I was recently on a routine visit to a bungalow in Henfield, West Sussex when I discovered a trunk filled with the most remarkable collection of photographs, documents and medals relating to the late Major Robert Hobart Mayo, M.B.E., M.A.(Cantab)., Assoc. M. Inst. C.E. F.R.Ae.S., M. Inst. T. The collection sold for more than £10,000 including premium at Toovey’s.
Major Mayo was the designer of the Short-Mayo Composite flying boats. He would become a consulting aeronautical engineer alongside some of the most significant moments in 20th century aviation history.
Robert Mayo joined the staff of the Royal Aircraft Factory in 1913 and became head of the experimental department. He qualified as a pilot in December 1914 and went on to serve in the Royal Flying Corps in France during the First World War. On returning to England, he became Flight Commander in the Testing Squadron at Martlesham Heath and was personally responsible for the flying trials of a wide variety of new types of aircraft. In 1917 he was appointed head of the Design (Aeroplane) Section at the Air Ministry and he retained this post until 1919, when he resigned in order to take up Consulting Engineering. He was consulting engineer and technical manager to Instone Air Lines (later Imperial Airways) from 1923 to 1924.

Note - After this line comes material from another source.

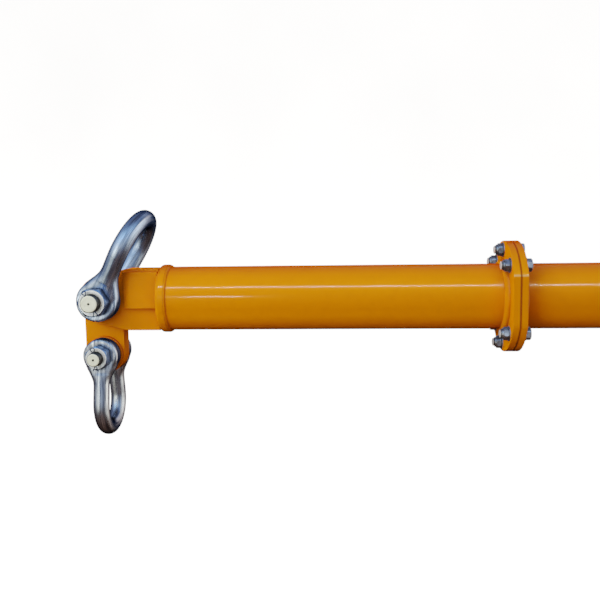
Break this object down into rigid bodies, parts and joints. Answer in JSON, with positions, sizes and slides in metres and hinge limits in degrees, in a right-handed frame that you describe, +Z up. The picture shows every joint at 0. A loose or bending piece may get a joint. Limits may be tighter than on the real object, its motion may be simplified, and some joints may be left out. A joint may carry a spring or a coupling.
{
  "type": "spreader beam",
  "caption": "Tubular spreader beam with bolted strut flanges, forked ends, drop links and bow shackles above and below for slings.",
  "frame": {"origin": "middle of the beam, half way between the two upper pin axes, on the tube axis", "axes": "+X along the beam towards the right end, +Y away from the viewer (across the beam), +Z up in use"},
  "size_m": [2.76, 0.2605, 0.6062],
  "materials": {
    "paint": "semi-gloss orange-yellow industrial paint",
    "weld": "painted weld bead",
    "galvanised": "glossy hot-dip galvanised forged steel",
    "zinc": "pale zinc-plated steel",
    "steel": "plain bright steel wire",
    "bolt_zinc": "zinc-plated bolt set"
  },
  "bodies": {
    "beam": {"end_tube_left": "paint", "end_plate_left": "paint", "plate_weld_left": "weld", "fork_front_left": "paint", "fork_rear_left": "paint", "fork_pads_left": "paint", "fork_welds_left": "weld", "end_flange_left": "paint", "flange_weld_left": "weld", "joint_bolts_left": "bolt_zinc", "joint_nuts_left": "bolt_zinc", "joint_washers_left": "bolt_zinc", "end_tube_right": "paint", "end_plate_right": "paint", "plate_weld_right": "weld", "fork_front_right": "paint", "fork_rear_right": "paint", "fork_pads_right": "paint", "fork_welds_right": "weld", "end_flange_right": "paint", "flange_weld_right": "weld", "joint_bolts_right": "bolt_zinc", "joint_nuts_right": "bolt_zinc", "joint_washers_right": "bolt_zinc", "strut_tube": "paint", "strut_flange_left": "paint", "strut_flange_right": "paint", "strut_welds": "weld"},
    "link_left": {"drop_link_left": "paint", "link_bosses_left": "paint"},
    "upper_shackle_left": {"upper_bow_left": "galvanised"},
    "upper_pin_set_left": {"upper_pin_left": "zinc", "upper_nut_left": "zinc", "upper_cotter_left": "steel"},
    "lower_shackle_left": {"lower_bow_left": "galvanised"},
    "lower_pin_set_left": {"lower_pin_left": "zinc", "lower_nut_left": "zinc", "lower_cotter_left": "steel"},
    "link_right": {"drop_link_right": "paint", "link_bosses_right": "paint"},
    "upper_shackle_right": {"upper_bow_right": "galvanised"},
    "upper_pin_set_right": {"upper_pin_right": "zinc", "upper_nut_right": "zinc", "upper_cotter_right": "steel"},
    "lower_shackle_right": {"lower_bow_right": "galvanised"},
    "lower_pin_set_right": {"lower_pin_right": "zinc", "lower_nut_right": "zinc", "lower_cotter_right": "steel"}
  },
  "joints": [
    {"name": "link_swing_left", "type": "hinge", "parent": "beam", "child": "link_left", "pos_m": [-1.318, 0, 0], "axis": [0, 1, 0], "range_deg": [-25, 25]},
    {"name": "upper_shackle_swing_left", "type": "hinge", "parent": "beam", "child": "upper_shackle_left", "pos_m": [-1.318, 0, 0], "axis": [0, 1, 0], "range_deg": [-118, 8]},
    {"name": "upper_pin_turn_left", "type": "hinge", "parent": "upper_shackle_left", "child": "upper_pin_set_left", "pos_m": [-1.318, 0, 0], "axis": [0, 1, 0], "continuous": true},
    {"name": "lower_shackle_swing_left", "type": "hinge", "parent": "link_left", "child": "lower_shackle_left", "pos_m": [-1.318, 0, -0.146], "axis": [0, 1, 0], "range_deg": [-60, 60]},
    {"name": "lower_pin_turn_left", "type": "hinge", "parent": "lower_shackle_left", "child": "lower_pin_set_left", "pos_m": [-1.318, 0, -0.146], "axis": [0, 1, 0], "continuous": true},
    {"name": "link_swing_right", "type": "hinge", "parent": "beam", "child": "link_right", "pos_m": [1.318, 0, 0], "axis": [0, 1, 0], "range_deg": [-25, 25]},
    {"name": "upper_shackle_swing_right", "type": "hinge", "parent": "beam", "child": "upper_shackle_right", "pos_m": [1.318, 0, 0], "axis": [0, -1, 0], "range_deg": [-118, 8]},
    {"name": "upper_pin_turn_right", "type": "hinge", "parent": "upper_shackle_right", "child": "upper_pin_set_right", "pos_m": [1.318, 0, 0], "axis": [0, 1, 0], "continuous": true},
    {"name": "lower_shackle_swing_right", "type": "hinge", "parent": "link_right", "child": "lower_shackle_right", "pos_m": [1.318, 0, -0.146], "axis": [0, 1, 0], "range_deg": [-60, 60]},
    {"name": "lower_pin_turn_right", "type": "hinge", "parent": "lower_shackle_right", "child": "lower_pin_set_right", "pos_m": [1.318, 0, -0.146], "axis": [0, 1, 0], "continuous": true}
  ]
}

Robert Mayo became a prominent official in competition flying; he was a timekeeper for the Schneider Trophy Contest in 1929 and chairman of the Records, Racing and Competition Committee of the Royal Aero Club in later years. He flew over one hundred different types of aircraft and had a thorough knowledge of aircraft and engines used in various commercial services.

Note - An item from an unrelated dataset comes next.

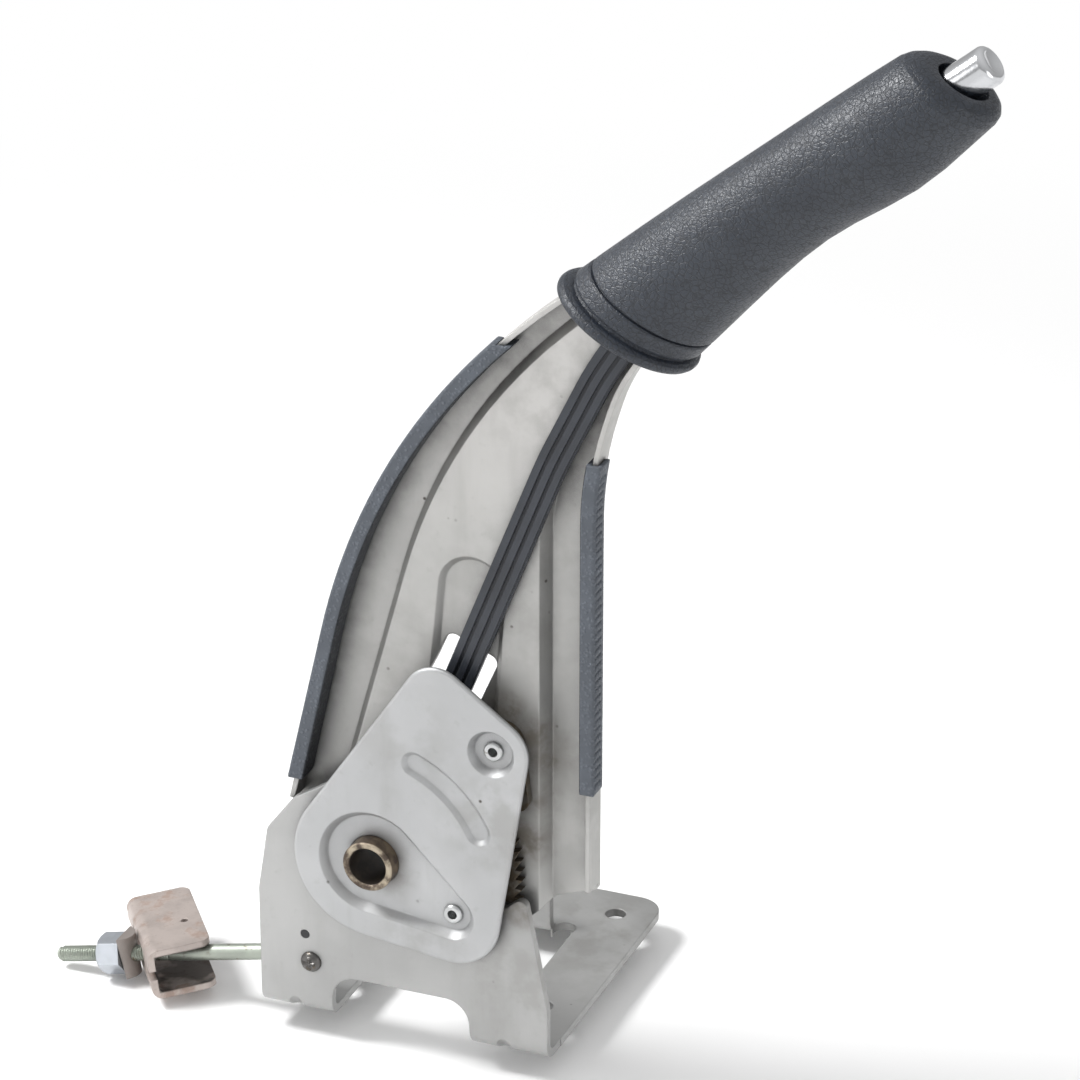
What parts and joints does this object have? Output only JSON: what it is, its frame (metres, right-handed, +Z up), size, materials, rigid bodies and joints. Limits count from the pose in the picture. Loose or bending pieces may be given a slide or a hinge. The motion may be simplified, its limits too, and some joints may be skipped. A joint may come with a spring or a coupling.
{
  "type": "parking brake lever",
  "caption": "Hand parking brake lever in zinc-plated steel on a bolt-down bracket, with ratchet, pawl, push button, soft grip, pull rod and cable yoke",
  "frame": {"origin": "the middle of the four bolt holes, on the underside of the base plate", "axes": "+X along the base towards the hand end (-X towards the cables), +Y across the base away from the upright plate, +Z up off the floor"},
  "size_m": [0.3342, 0.1279, 0.3834],
  "materials": {
    "zinc_bracket": "plain zinc plate with faint stains and dark specks",
    "zinc_arm": "plain zinc plate, dull, with brown dirt near the step",
    "zinc_cover": "plain zinc plate, smooth",
    "hard_steel": "hardened steel with brown grease",
    "bright_steel": "bright rivet steel",
    "dark_steel": "worn steel with old grease",
    "spring_steel": "spring wire",
    "rod_steel": "pale greenish zinc",
    "nut_zinc": "bright zinc",
    "yoke_steel": "zinc gone brown in patches",
    "dark_screw": "dark domed screw",
    "brass_blade": "plain blade",
    "chrome_button": "polished",
    "grip_skin": "charcoal with a fine leather grain",
    "trim_rubber": "dark blue-grey, fine pimpled",
    "black_plastic": "near black, smooth",
    "bush_plastic": "black bearing plastic",
    "switch_plastic": "black",
    "switch_plunger_plastic": "off white"
  },
  "bodies": {
    "bracket": {"base_bracket": "zinc_bracket", "ratchet_sector": "hard_steel", "sector_rivets": "bright_steel", "pivot_tube": "dark_steel", "pivot_washer": "dark_steel", "switch_body": "switch_plastic", "switch_terminal": "brass_blade", "switch_screw": "dark_screw"},
    "lever": {"lever_arm": "zinc_arm", "cover_plate": "zinc_cover", "pivot_bush": "bush_plastic", "pawl_pin": "bright_steel", "stop_rivet": "bright_steel", "pull_pin": "bright_steel", "pull_pin_clip": "spring_steel", "grip": "grip_skin", "button_guide": "black_plastic", "left_edge_trim": "trim_rubber", "right_edge_trim": "trim_rubber", "button_spring": "spring_steel", "pawl_spring": "spring_steel"},
    "pawl_body": {"pawl": "hard_steel"},
    "button": {"push_button": "chrome_button"},
    "strip": {"release_strip": "black_plastic"},
    "rod": {"pull_rod": "rod_steel"},
    "seat": {"seat_washer": "dark_steel"},
    "nut": {"adjusting_nut": "nut_zinc"},
    "yoke": {"equaliser_yoke": "yoke_steel"},
    "plunger": {"switch_plunger": "switch_plunger_plastic"}
  },
  "joints": [
    {"name": "lever_swing", "type": "hinge", "parent": "bracket", "child": "lever", "pos_m": [-0.0084, -0.062, 0.0665], "axis": [0, -1, 0], "range_deg": [-32, 6]},
    {"name": "button_press", "type": "slide", "parent": "lever", "child": "button", "axis": [-0.7771, 0, -0.6293], "range_m": [0, 0.005], "stiffness_N_per_m": 900, "springref_m": -0.004, "deforming": ["button_spring"]},
    {"name": "strip_slide", "type": "slide", "parent": "lever", "child": "strip", "axis": [-0.4647, 0, -0.8855], "range_m": [0, 0.00545]},
    {"name": "pawl_swing", "type": "hinge", "parent": "lever", "child": "pawl_body", "pos_m": [0.0356, -0.0605, 0.116], "axis": [0, -1, 0], "range_deg": [0, 13.5]},
    {"name": "rod_swing", "type": "hinge", "parent": "lever", "child": "rod", "pos_m": [0.002, -0.0536, 0.0269], "axis": [0, -1, 0], "range_deg": [-6, 32]},
    {"name": "seat_travel", "type": "slide", "parent": "rod", "child": "seat", "axis": [0.9759, 0, 0.2181], "range_m": [-0.006, 0.008]},
    {"name": "nut_turn", "type": "hinge", "parent": "seat", "child": "nut", "pos_m": [-0.11062, -0.0536, 0.00173], "axis": [0.9759, 0, 0.2181], "range_deg": [-2160, 2880]},
    {"name": "yoke_sway", "type": "hinge", "parent": "seat", "child": "yoke", "pos_m": [-0.11209, -0.0536, 0.0014], "axis": [-0.1305, 0, 0.9914], "range_deg": [-60, 0]},
    {"name": "plunger_press", "type": "slide", "parent": "bracket", "child": "plunger", "axis": [-1, 0, 0], "range_m": [-0.0008, 0.0042]}
  ],
  "couplings": [
    {"joint": "strip_slide", "follows": "button_press", "ratio": 1.09},
    {"joint": "pawl_swing", "follows": "button_press", "rad_per_m": 47.12},
    {"joint": "rod_swing", "follows": "lever_swing", "ratio": -1},
    {"joint": "nut_turn", "follows": "seat_travel", "rad_per_m": 6283},
    {"joint": "plunger_press", "follows": "lever_swing", "m_per_rad": -0.00716}
  ]
}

On the 17th December 1903 the Wright brothers, Orville and Wilbur, famously made the first controlled flight of a ‘heavier than air’, powered aircraft known as the Kitty Hawk. Amongst the highlights of the collection was a framed fragment of material used to cover the wings from the original plane with a certificate of authenticity from Robert H. Mayo. He writes ‘When Orville Wright, at my suggestion, assembled the Kitty Hawk machine for public exhibition for the first time, in 1916, at the opening the new buildings of M.I.T. in Cambridge, he found that the original fabric could not be used and substituted new fabric of the identical material. When he died, his executors found that he had preserved some of the original coverings of the wings and entrusted several pieces of this most valuable relic to me for distribution to notable aeronautical friends. I certify that this piece was used in the first successful flight in history by Orville Wright on December 17, 1903 at Kitty Hawk, N. C.’ It realised £2600.
Technical advances in aviation continued at great pace. On the 14th June1919 John Alcock and Arthur Whitten Brown took off from Newfoundland in a converted Vickers Vimy bomber. They landed in Ireland 16 hours and 12 minutes later on 15th June 1919, having faced great challenges, to win the £10,000 Daily Mail newspaper prize for the first non-stop flight across the Atlantic. Robert Mayo had in his collection a gold engraved presentation match vesta, a letter and photographs relating to this first non-stop flight across the Atlantic which sold for £4000.
These and objects like them bring history to life in a vivid and exciting way which is reflected in their values.
The spirit of courage, adventure and engineering inventiveness expressed in the life of Major Robert H. Mayo will continue to be told through the pieces from this extraordinary historical archive.